From d06a8ec97a4560efd6f8eacc0a9a6ea1f3ae5c34 Mon Sep 17 00:00:00 2001
From: Rob Taylor <rob.taylor@chipflow.io>
Date: Fri, 5 Jun 2026 02:48:57 +0100
Subject: [PATCH 2/2] ci: run on all pull_request bases (enable stacked-PR CI)
MIME-Version: 1.0
Content-Type: text/plain; charset=UTF-8
Content-Transfer-Encoding: 8bit

Drop the `branches: [main, staged-aig-release]` filter on the pull_request
trigger. It filtered by *base* branch, so PRs stacked on other feature
branches got no CI until they cascaded down to a main base. Plain
`pull_request:` runs CI on every PR regardless of base. The push trigger
keeps its branch filter (we only want push-CI on main/staged-aig-release,
not on every feature-branch push — PRs cover those).

Co-developed-by: Claude Code v2.1.162 (claude-opus-4-8)
---
 .github/workflows/ci.yml | 3 ++-
 1 file changed, 2 insertions(+), 1 deletion(-)

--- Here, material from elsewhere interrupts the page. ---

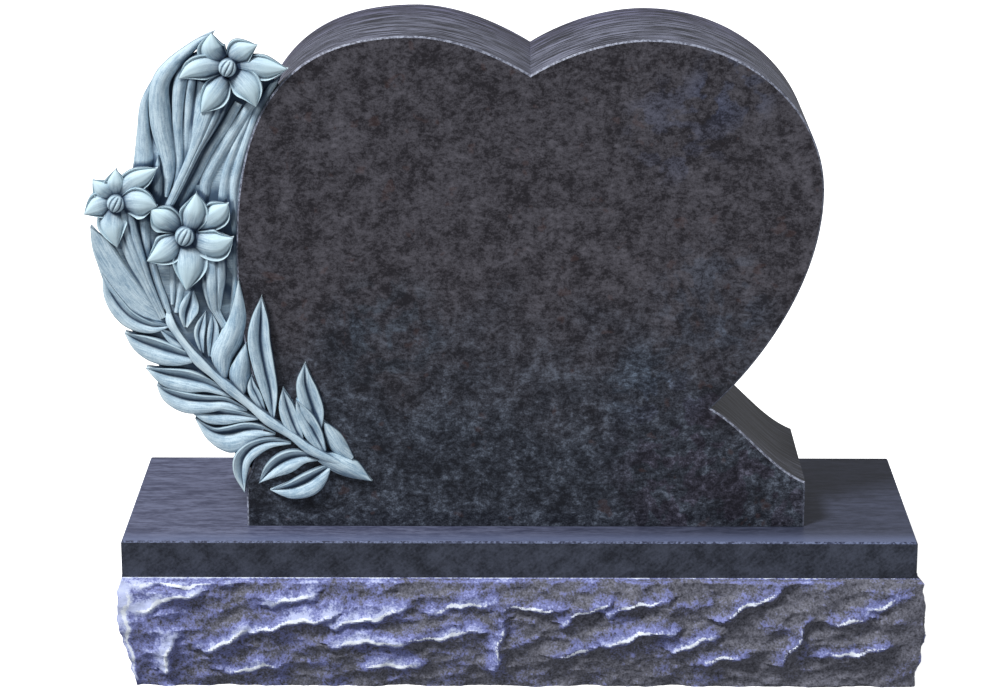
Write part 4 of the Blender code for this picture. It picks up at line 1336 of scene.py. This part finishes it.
def rock_glint(reach, heights):
    """Where the broken face catches the light from above: small crests, and slopes that face up."""
    slope = np.gradient(reach, axis=0) / np.gradient(heights)[:, None]
    rows, columns = reach.shape
    furthest = max(SMALL_CREST_CELLS)
    padded = np.pad(reach, furthest, mode="edge")
    starts = [furthest + cells for cells in SMALL_CREST_CELLS]
    beside = [padded[i : i + rows, j : j + columns] for i in starts for j in starts]
    small_crest = ((reach - sum(beside) / len(beside)) / SMALL_CREST).clip(-1, 1)
    return (SMALL_GLINT * (small_crest - slope.clip(-STEEPEST_DOWN, 1)) - GLINT_FROM).clip(0, 1)


# The setting

def studio():
    """A pale floor, soft light from above and the left, and the camera."""
    scene = bpy.context.scene
    scene.view_settings.view_transform = "Standard"
    world = bpy.data.worlds.new("studio")
    world.use_nodes = True
    sky = world.node_tree.nodes["Background"]
    sky.inputs["Color"].default_value = SKY
    sky.inputs["Strength"].default_value = SKY_STRENGTH
    scene.world = world
    sun = bpy.data.lights.new("key", "SUN")
    sun.energy = SUN_STRENGTH
    sun.angle = math.radians(SUN_SPREAD)
    key = bpy.data.objects.new("key", sun)
    key.rotation_euler = Vector(SUN_FROM).to_track_quat("Z", "Y").to_euler()
    scene.collection.objects.link(key)
    mesh = bpy.data.meshes.new("floor")
    corners = [(x * FLOOR_REACH, y * FLOOR_REACH, 0) for x, y in ((-1, -1), (1, -1), (1, 1), (-1, 1))]
    mesh.from_pydata(corners, [], [(0, 1, 2, 3)])
    pale = Finish("pale floor", Roughness=0.9, Base_Color=(0.85, 0.85, 0.85, 1), Specular_IOR_Level=0.0)
    pale.set("Emission Color", (1, 1, 1, 1))
    pale.set("Emission Strength", FLOOR_GLOW)
    mesh.materials.append(pale.material)
    floor = bpy.data.objects.new("floor", mesh)
    floor.visible_diffuse = False
    floor.visible_glossy = False
    scene.collection.objects.link(floor)
    lens = bpy.data.cameras.new("camera")
    lens.lens = CAMERA_LENS
    camera = bpy.data.objects.new("camera", lens)
    camera.location = CAMERA_PLACE
    camera.rotation_euler = (math.radians(90 - CAMERA_DOWN), 0, math.radians(CAMERA_ASIDE))
    scene.collection.objects.link(camera)
    scene.camera = camera


def main():
    studio()
    heart = polished_heart()
    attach(heart, "root")
    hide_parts("heart_headstone")
    for piece in carved_spray():
        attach(piece, "root")
        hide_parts("heart_headstone")
    base = rock_base()
    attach(base, "root")
    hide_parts("rock_pitched_base")


main()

diff --git a/.github/workflows/ci.yml b/.github/workflows/ci.yml
index 03a4cc2c..36792fb9 100644
--- a/.github/workflows/ci.yml
+++ b/.github/workflows/ci.yml
@@ -3,8 +3,9 @@ name: CI
 on:
   push:
     branches: [main, staged-aig-release]
+  # No base-branch filter: run CI on every PR regardless of its base, so
+  # stacked PRs (based on other feature branches) get CI automatically.
   pull_request:
-    branches: [main, staged-aig-release]
   workflow_dispatch:
 
 permissions: